DESCRIPTION OF THE TASK:
Your task is to repeat the listing exactly.
^^^^^^^^^^^^^^^^
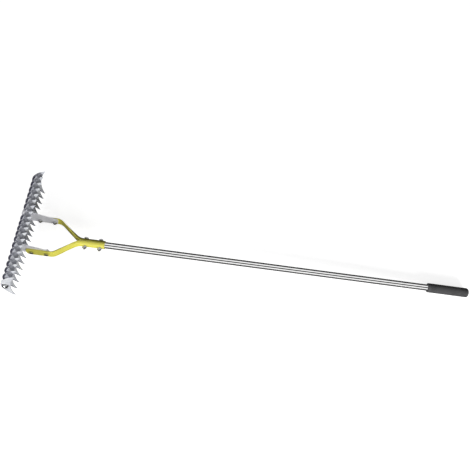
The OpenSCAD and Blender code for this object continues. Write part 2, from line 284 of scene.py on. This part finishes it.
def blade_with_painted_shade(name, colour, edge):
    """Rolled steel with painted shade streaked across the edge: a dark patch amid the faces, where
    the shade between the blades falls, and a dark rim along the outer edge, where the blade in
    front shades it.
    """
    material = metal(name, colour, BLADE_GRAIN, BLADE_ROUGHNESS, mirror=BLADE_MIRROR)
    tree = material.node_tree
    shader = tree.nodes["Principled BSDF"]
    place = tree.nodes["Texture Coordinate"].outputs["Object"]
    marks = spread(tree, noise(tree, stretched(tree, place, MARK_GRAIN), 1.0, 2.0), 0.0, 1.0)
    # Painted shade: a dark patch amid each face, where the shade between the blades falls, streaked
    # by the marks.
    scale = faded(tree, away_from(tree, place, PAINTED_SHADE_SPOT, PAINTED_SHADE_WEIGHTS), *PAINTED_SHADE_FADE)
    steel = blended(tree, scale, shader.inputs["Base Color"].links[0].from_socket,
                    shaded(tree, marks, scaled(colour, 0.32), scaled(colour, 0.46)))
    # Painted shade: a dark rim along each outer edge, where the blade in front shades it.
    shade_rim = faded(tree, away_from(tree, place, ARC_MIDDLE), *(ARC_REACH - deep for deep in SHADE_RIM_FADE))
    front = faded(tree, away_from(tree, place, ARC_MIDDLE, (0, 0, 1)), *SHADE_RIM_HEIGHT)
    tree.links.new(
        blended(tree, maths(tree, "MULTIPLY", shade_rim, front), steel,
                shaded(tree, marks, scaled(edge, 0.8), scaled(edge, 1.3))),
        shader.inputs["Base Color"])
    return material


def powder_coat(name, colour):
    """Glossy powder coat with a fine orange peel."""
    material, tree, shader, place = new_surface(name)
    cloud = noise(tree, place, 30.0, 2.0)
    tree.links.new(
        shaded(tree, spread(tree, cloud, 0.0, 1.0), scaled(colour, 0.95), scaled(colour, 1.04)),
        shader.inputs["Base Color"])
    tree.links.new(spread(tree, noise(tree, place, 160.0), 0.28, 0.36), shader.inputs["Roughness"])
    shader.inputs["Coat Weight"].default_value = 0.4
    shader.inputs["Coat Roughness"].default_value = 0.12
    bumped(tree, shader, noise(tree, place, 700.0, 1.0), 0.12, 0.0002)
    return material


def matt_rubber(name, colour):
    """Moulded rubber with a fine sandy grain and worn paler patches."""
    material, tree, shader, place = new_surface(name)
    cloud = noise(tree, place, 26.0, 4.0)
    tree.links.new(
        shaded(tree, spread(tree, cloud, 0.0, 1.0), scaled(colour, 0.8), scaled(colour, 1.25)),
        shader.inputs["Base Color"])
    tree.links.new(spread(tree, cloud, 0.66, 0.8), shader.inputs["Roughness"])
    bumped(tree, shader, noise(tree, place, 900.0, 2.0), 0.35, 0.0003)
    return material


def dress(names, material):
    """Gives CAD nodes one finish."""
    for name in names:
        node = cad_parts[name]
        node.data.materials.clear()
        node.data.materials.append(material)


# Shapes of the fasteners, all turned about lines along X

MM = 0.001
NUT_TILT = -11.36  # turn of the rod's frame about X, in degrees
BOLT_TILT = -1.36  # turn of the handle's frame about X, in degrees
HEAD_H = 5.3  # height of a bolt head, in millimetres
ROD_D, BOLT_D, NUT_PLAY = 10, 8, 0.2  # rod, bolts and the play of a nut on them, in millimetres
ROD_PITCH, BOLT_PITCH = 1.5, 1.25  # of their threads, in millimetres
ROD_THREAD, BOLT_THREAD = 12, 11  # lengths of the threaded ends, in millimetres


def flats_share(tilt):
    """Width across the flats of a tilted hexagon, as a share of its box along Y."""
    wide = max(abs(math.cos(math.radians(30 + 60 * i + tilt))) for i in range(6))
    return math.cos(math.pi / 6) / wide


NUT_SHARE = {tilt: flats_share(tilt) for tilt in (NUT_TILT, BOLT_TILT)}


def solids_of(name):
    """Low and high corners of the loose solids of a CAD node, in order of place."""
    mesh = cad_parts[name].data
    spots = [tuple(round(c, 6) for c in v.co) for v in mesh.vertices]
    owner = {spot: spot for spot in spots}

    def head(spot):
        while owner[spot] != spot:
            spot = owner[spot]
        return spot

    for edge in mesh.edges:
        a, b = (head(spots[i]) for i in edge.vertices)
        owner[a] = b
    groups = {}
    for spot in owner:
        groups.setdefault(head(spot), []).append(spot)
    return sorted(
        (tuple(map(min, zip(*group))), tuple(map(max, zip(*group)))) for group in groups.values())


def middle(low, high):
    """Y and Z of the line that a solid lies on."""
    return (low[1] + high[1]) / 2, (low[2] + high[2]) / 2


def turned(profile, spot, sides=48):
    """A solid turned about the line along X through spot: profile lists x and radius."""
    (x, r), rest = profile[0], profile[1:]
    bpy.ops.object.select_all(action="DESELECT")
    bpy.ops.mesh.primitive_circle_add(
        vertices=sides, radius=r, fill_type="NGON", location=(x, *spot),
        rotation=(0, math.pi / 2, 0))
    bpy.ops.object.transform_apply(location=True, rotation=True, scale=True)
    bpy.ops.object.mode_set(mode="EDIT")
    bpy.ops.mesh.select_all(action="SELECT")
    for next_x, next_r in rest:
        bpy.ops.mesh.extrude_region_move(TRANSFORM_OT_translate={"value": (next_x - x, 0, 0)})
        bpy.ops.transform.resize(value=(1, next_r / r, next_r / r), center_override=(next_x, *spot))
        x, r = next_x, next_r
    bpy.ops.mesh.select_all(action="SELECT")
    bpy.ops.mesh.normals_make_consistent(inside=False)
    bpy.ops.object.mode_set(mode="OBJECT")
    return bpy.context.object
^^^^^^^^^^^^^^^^
EXERCISE SOLUTION:
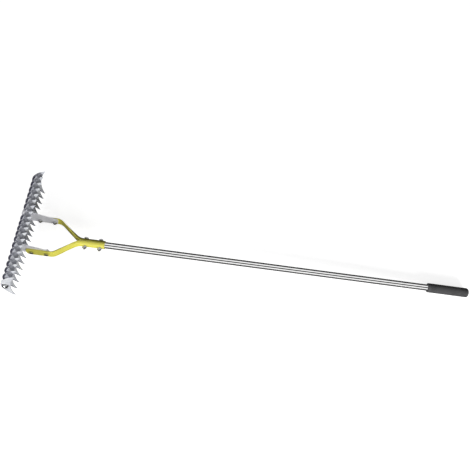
The OpenSCAD and Blender code for this object continues. Write part 2, from line 284 of scene.py on. This part finishes it.
def blade_with_painted_shade(name, colour, edge):
    """Rolled steel with painted shade streaked across the edge: a dark patch amid the faces, where
    the shade between the blades falls, and a dark rim along the outer edge, where the blade in
    front shades it.
    """
    material = metal(name, colour, BLADE_GRAIN, BLADE_ROUGHNESS, mirror=BLADE_MIRROR)
    tree = material.node_tree
    shader = tree.nodes["Principled BSDF"]
    place = tree.nodes["Texture Coordinate"].outputs["Object"]
    marks = spread(tree, noise(tree, stretched(tree, place, MARK_GRAIN), 1.0, 2.0), 0.0, 1.0)
    # Painted shade: a dark patch amid each face, where the shade between the blades falls, streaked
    # by the marks.
    scale = faded(tree, away_from(tree, place, PAINTED_SHADE_SPOT, PAINTED_SHADE_WEIGHTS), *PAINTED_SHADE_FADE)
    steel = blended(tree, scale, shader.inputs["Base Color"].links[0].from_socket,
                    shaded(tree, marks, scaled(colour, 0.32), scaled(colour, 0.46)))
    # Painted shade: a dark rim along each outer edge, where the blade in front shades it.
    shade_rim = faded(tree, away_from(tree, place, ARC_MIDDLE), *(ARC_REACH - deep for deep in SHADE_RIM_FADE))
    front = faded(tree, away_from(tree, place, ARC_MIDDLE, (0, 0, 1)), *SHADE_RIM_HEIGHT)
    tree.links.new(
        blended(tree, maths(tree, "MULTIPLY", shade_rim, front), steel,
                shaded(tree, marks, scaled(edge, 0.8), scaled(edge, 1.3))),
        shader.inputs["Base Color"])
    return material


def powder_coat(name, colour):
    """Glossy powder coat with a fine orange peel."""
    material, tree, shader, place = new_surface(name)
    cloud = noise(tree, place, 30.0, 2.0)
    tree.links.new(
        shaded(tree, spread(tree, cloud, 0.0, 1.0), scaled(colour, 0.95), scaled(colour, 1.04)),
        shader.inputs["Base Color"])
    tree.links.new(spread(tree, noise(tree, place, 160.0), 0.28, 0.36), shader.inputs["Roughness"])
    shader.inputs["Coat Weight"].default_value = 0.4
    shader.inputs["Coat Roughness"].default_value = 0.12
    bumped(tree, shader, noise(tree, place, 700.0, 1.0), 0.12, 0.0002)
    return material


def matt_rubber(name, colour):
    """Moulded rubber with a fine sandy grain and worn paler patches."""
    material, tree, shader, place = new_surface(name)
    cloud = noise(tree, place, 26.0, 4.0)
    tree.links.new(
        shaded(tree, spread(tree, cloud, 0.0, 1.0), scaled(colour, 0.8), scaled(colour, 1.25)),
        shader.inputs["Base Color"])
    tree.links.new(spread(tree, cloud, 0.66, 0.8), shader.inputs["Roughness"])
    bumped(tree, shader, noise(tree, place, 900.0, 2.0), 0.35, 0.0003)
    return material


def dress(names, material):
    """Gives CAD nodes one finish."""
    for name in names:
        node = cad_parts[name]
        node.data.materials.clear()
        node.data.materials.append(material)


# Shapes of the fasteners, all turned about lines along X

MM = 0.001
NUT_TILT = -11.36  # turn of the rod's frame about X, in degrees
BOLT_TILT = -1.36  # turn of the handle's frame about X, in degrees
HEAD_H = 5.3  # height of a bolt head, in millimetres
ROD_D, BOLT_D, NUT_PLAY = 10, 8, 0.2  # rod, bolts and the play of a nut on them, in millimetres
ROD_PITCH, BOLT_PITCH = 1.5, 1.25  # of their threads, in millimetres
ROD_THREAD, BOLT_THREAD = 12, 11  # lengths of the threaded ends, in millimetres


def flats_share(tilt):
    """Width across the flats of a tilted hexagon, as a share of its box along Y."""
    wide = max(abs(math.cos(math.radians(30 + 60 * i + tilt))) for i in range(6))
    return math.cos(math.pi / 6) / wide


NUT_SHARE = {tilt: flats_share(tilt) for tilt in (NUT_TILT, BOLT_TILT)}


def solids_of(name):
    """Low and high corners of the loose solids of a CAD node, in order of place."""
    mesh = cad_parts[name].data
    spots = [tuple(round(c, 6) for c in v.co) for v in mesh.vertices]
    owner = {spot: spot for spot in spots}

    def head(spot):
        while owner[spot] != spot:
            spot = owner[spot]
        return spot

    for edge in mesh.edges:
        a, b = (head(spots[i]) for i in edge.vertices)
        owner[a] = b
    groups = {}
    for spot in owner:
        groups.setdefault(head(spot), []).append(spot)
    return sorted(
        (tuple(map(min, zip(*group))), tuple(map(max, zip(*group)))) for group in groups.values())


def middle(low, high):
    """Y and Z of the line that a solid lies on."""
    return (low[1] + high[1]) / 2, (low[2] + high[2]) / 2


def turned(profile, spot, sides=48):
    """A solid turned about the line along X through spot: profile lists x and radius."""
    (x, r), rest = profile[0], profile[1:]
    bpy.ops.object.select_all(action="DESELECT")
    bpy.ops.mesh.primitive_circle_add(
        vertices=sides, radius=r, fill_type="NGON", location=(x, *spot),
        rotation=(0, math.pi / 2, 0))
    bpy.ops.object.transform_apply(location=True, rotation=True, scale=True)
    bpy.ops.object.mode_set(mode="EDIT")
    bpy.ops.mesh.select_all(action="SELECT")
    for next_x, next_r in rest:
        bpy.ops.mesh.extrude_region_move(TRANSFORM_OT_translate={"value": (next_x - x, 0, 0)})
        bpy.ops.transform.resize(value=(1, next_r / r, next_r / r), center_override=(next_x, *spot))
        x, r = next_x, next_r
    bpy.ops.mesh.select_all(action="SELECT")
    bpy.ops.mesh.normals_make_consistent(inside=False)
    bpy.ops.object.mode_set(mode="OBJECT")
    return bpy.context.object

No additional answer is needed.